Have you seen the Department of Justice’s new Civil Cyber-Fraud Initiative to hold contractors accountable for cybersecurity? DoJ is now utilizing the power of the False Claims Act to help enforce cybersecurity compliance, and is encouraging whistleblowers to come forward. A new task force will focus on investigating reports of contractors choosing to withhold reports of breaches or falsify claims of compliance scores. DCMA (Defense Contract Management Agency) is already enforcing DFARS compliance via DIBCAC audits. Further, prime contractors have a huge stake in making sure their suppliers are representing their security programs accurately–and taking action by dismissing those that do not.

November 9th Town Hall

On the November 9th CMMC-AB Town Hall, AB and DoD officials offered further clarification and details on CMMC 2.0. There were 5 main takeaways from this discussion:

  1. Audits are not dead. DCMA DIBCAC audits are ongoing and the DCMA can decide to conduct an audit for whatever reason it deems necessary. Once CMMC 2.0 is adopted, third-party C3PAOs will audit essential Level 2 contracts that have prioritized acquisitions.
  2. For non-prioritized Level 2 contracts, a company officer will need to sign off on the organization’s self-assessment and confirm that it meets the 110 NIST 800-172 controls. If the officer falsely states compliance, the organization is liable under the False Claims Act and can be pursued by the Department of Justice.
  3. POAMs will not be allowed for the highest weighted level 2 controls. For example, organizations will not be able to create a POAM for AC 3.1.13: “cryptographic mechanisms to protect the confidentiality of remote access sessions” which has an SPRS score of 5. However, an organization could create a POAM for AC 3.1.8 “limiting unsuccessful logon attempts” which has an SPRS weight of 1. Importantly though, if a POAM is created, it must be closed within 180 days.
  4. Organizations that handle any type of CUI will require Level 2 certification. That means, they need to take appropriate steps to ensure CUI is protected with FIPS 140-2 validated modules. Furthermore, if the organization is using cloud services, they need to ensure the provider meets FedRAMP Moderate Baseline Equivalent and DFARS c-g.
  5. Any organization that is currently handling CUI is already required to meet DFARS 7012, which includes the 110 controls in NIST 800-171. Organizations that are not fully compliant, should focus on closing out POAMs related to those controls.

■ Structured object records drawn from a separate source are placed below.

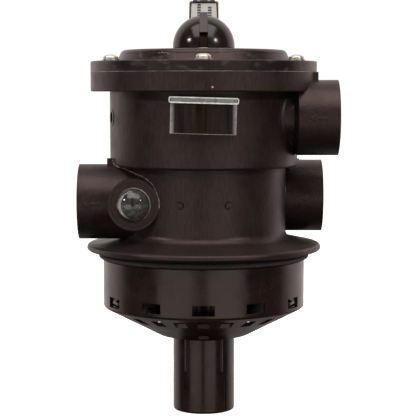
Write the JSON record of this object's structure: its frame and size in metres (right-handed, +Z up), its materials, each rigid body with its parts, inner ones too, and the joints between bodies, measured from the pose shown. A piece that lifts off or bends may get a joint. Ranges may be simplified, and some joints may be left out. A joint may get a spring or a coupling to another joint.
{
  "type": "top-mount multiport valve",
  "caption": "Top-mount filter valve with a lever handle, sliding rotor, side pipe sockets, sight glass, clear window, diffuser basket and centre tube.",
  "frame": {"origin": "on the valve's vertical axis, at the top of the cylinder that enters the tank's neck", "axes": "+Z up along the axis, -Y towards the window and the sight glass, +X towards the pump and return ports"},
  "size_m": [0.2029, 0.187, 0.3322],
  "materials": {
    "body_plastic": "moulded black plastic, fine grain",
    "gloss_plastic": "moulded black plastic, smooth",
    "rubber": "matt black rubber",
    "stainless": "stainless steel",
    "brass": "turned brass",
    "clear_plastic": "clear moulded plastic",
    "acetal": "white acetal",
    "label": "printed light grey label"
  },
  "bodies": {
    "housing": {"valve_body": "body_plastic", "seat_gasket": "rubber", "lid": "body_plastic", "lid_o_ring": "rubber", "lid_screws": "stainless", "screw_washers": "stainless", "lid_inserts": "brass", "position_label": "body_plastic", "stem_bush": "acetal", "window_gasket": "rubber", "window_cover": "clear_plastic", "sight_glass": "clear_plastic", "sight_glass_o_ring": "rubber", "sight_glass_ring": "body_plastic", "tank_o_ring": "rubber", "diffuser": "gloss_plastic", "centre_tube": "gloss_plastic", "tube_o_ring": "rubber"},
    "glide": {"glide_washer": "acetal", "spring_washer": "stainless"},
    "rotor": {"stem": "stainless", "stem_o_rings": "rubber", "rotor": "body_plastic", "rotor_pin": "stainless", "rotor_washer": "stainless", "compression_spring": "stainless", "handle_pin": "stainless"},
    "handle": {"handle": "gloss_plastic", "label_plate": "label"}
  },
  "joints": [
    {"name": "index_turn", "type": "hinge", "parent": "housing", "child": "glide", "pos_m": [0, 0, 0.1664], "axis": [0, 0, 1], "continuous": true},
    {"name": "rotor_lift", "type": "slide", "parent": "glide", "child": "rotor", "axis": [0, 0, 1], "range_m": [0, 0.00724], "stiffness_N_per_m": 400, "springref_m": -0.005, "deforming": ["compression_spring"]},
    {"name": "lever_press", "type": "hinge", "parent": "rotor", "child": "handle", "pos_m": [0, 0, 0.176], "axis": [-1, 0, 0], "range_deg": [0, 28]}
  ],
  "couplings": [
    {"joint": "lever_press", "follows": "rotor_lift", "rad_per_m": 67.49}
  ]
}
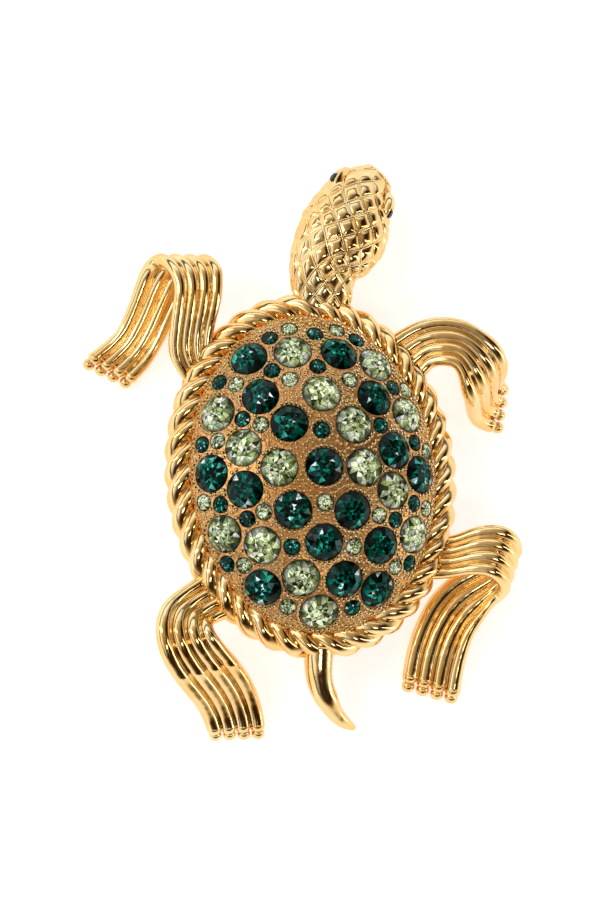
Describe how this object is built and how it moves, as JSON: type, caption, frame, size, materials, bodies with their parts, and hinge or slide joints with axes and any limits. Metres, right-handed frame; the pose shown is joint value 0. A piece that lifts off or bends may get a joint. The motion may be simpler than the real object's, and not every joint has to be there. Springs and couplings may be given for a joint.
{
  "type": "turtle brooch",
  "caption": "Gilt turtle brooch with a rope-edged domed shell set with green round stones, ribbed ball-toed legs, a scaled head and a pin across its back.",
  "frame": {"origin": "centre of the whole outline seen from above, at the height of the toes' undersides", "axes": "+Z out of the shell's crown, +Y towards the head, +X to the right seen from above with the head away"},
  "size_m": [0.0605, 0.0794, 0.0169],
  "materials": {
    "gilt_metal": "bright gilt, darkened in its creases",
    "emerald_glass": "cut and foil-backed",
    "peridot_glass": "cut and foil-backed",
    "dark_glass": "cut and foil-backed"
  },
  "bodies": {
    "root": {"brooch_pin": "gilt_metal", "emerald_01": "emerald_glass", "emerald_02": "emerald_glass", "emerald_03": "emerald_glass", "emerald_04": "emerald_glass", "emerald_05": "emerald_glass", "emerald_06": "emerald_glass", "emerald_07": "emerald_glass", "emerald_08": "emerald_glass", "emerald_09": "emerald_glass", "emerald_10": "emerald_glass", "emerald_11": "emerald_glass", "emerald_12": "emerald_glass", "emerald_13": "emerald_glass", "emerald_14": "emerald_glass", "emerald_15": "emerald_glass", "emerald_16": "emerald_glass", "emerald_17": "emerald_glass", "eye_left": "dark_glass", "eye_right": "dark_glass", "peridot_01": "peridot_glass", "peridot_02": "peridot_glass", "peridot_03": "peridot_glass", "peridot_04": "peridot_glass", "peridot_05": "peridot_glass", "peridot_06": "peridot_glass", "peridot_07": "peridot_glass", "peridot_08": "peridot_glass", "peridot_09": "peridot_glass", "peridot_10": "peridot_glass", "peridot_11": "peridot_glass", "peridot_12": "peridot_glass", "peridot_13": "peridot_glass", "peridot_14": "peridot_glass", "peridot_15": "peridot_glass", "shell_plate": "gilt_metal", "small_emeralds": "emerald_glass", "small_peridots": "peridot_glass", "turtle_frame": "gilt_metal"}
  },
  "joints": []
}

PreVeil can boost your score and protect your data

PreVeil’s file sharing and secure messaging features protect your CUI with unmatched security and can facilitate your compliance journey. In a recent case study, a PreVeil customer underwent a DIBCAC high audit for NIST 800-171 and achieved a near perfect 109 out of 110 score using PreVeil as an essential part of their overall cybersecurity program. Using PreVeil’s platform enabled the customer to meet over 80 of the 110 NIST 800-171 controls. Under the new rules of CMMC 2.0, the organization would have achieved CMMC 2.0 level 2 compliance with minimal additional work.

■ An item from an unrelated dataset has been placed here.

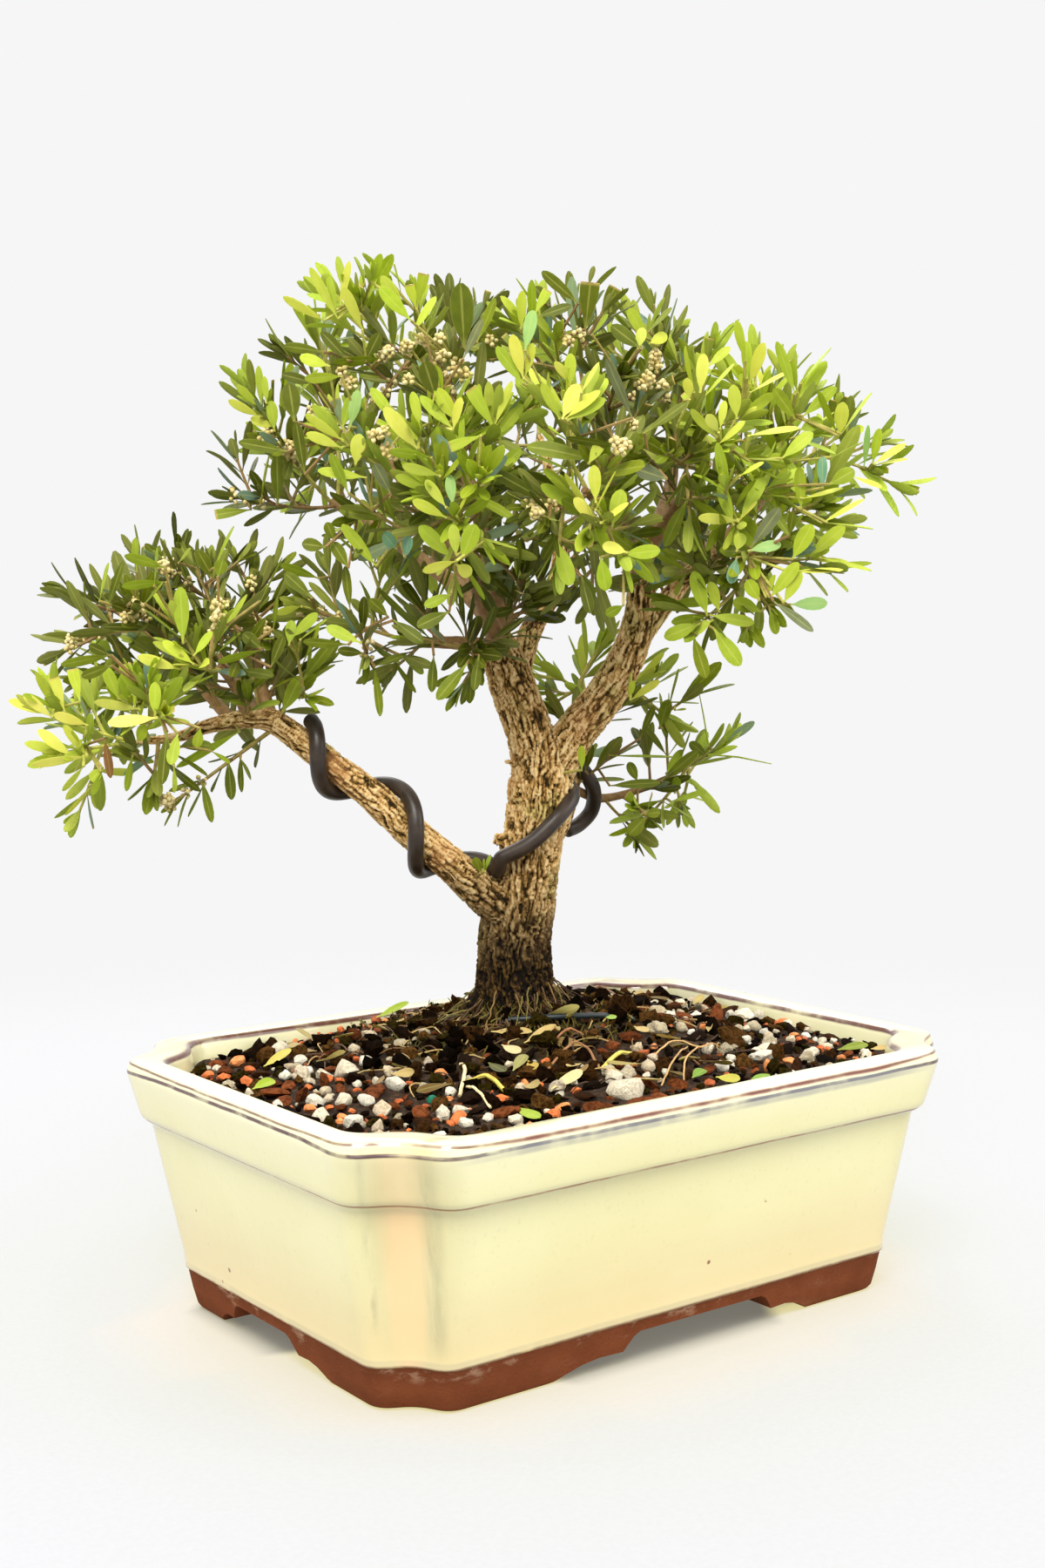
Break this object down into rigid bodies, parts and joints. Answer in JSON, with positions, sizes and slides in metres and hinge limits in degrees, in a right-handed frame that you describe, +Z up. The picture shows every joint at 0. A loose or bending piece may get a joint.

Conclusion – CMMC 2.0 reinforces strategy to move ahead with NIST 800-171

DoD’s requirements to protect CUI are still very much in effect while CMMC 2.0 works its way through the federal rulemaking process. Noncompliance carries significant enforcement and business risks. Without question, companies that do work for the DoD need to keep up with their compliance initiatives and continue to raise their NIST 800-171 scores towards 110.
Now is the time to implement a DFARS compliant cybersecurity program—contractors won’t have time to react later when CMMC 2.0 becomes law, or when an audit is coming their way. Companies that are prepared and compliant will have competitive advantages when contracts are awarded, new rules emerge, or audits happen.
Realization of CMMC 2.0 will take time, but until then, data protection remains a top priority for national security. Defending the DIB’s attack surface and protecting data from our nation’s adversaries remains a never-ending challenge well worth the effort required.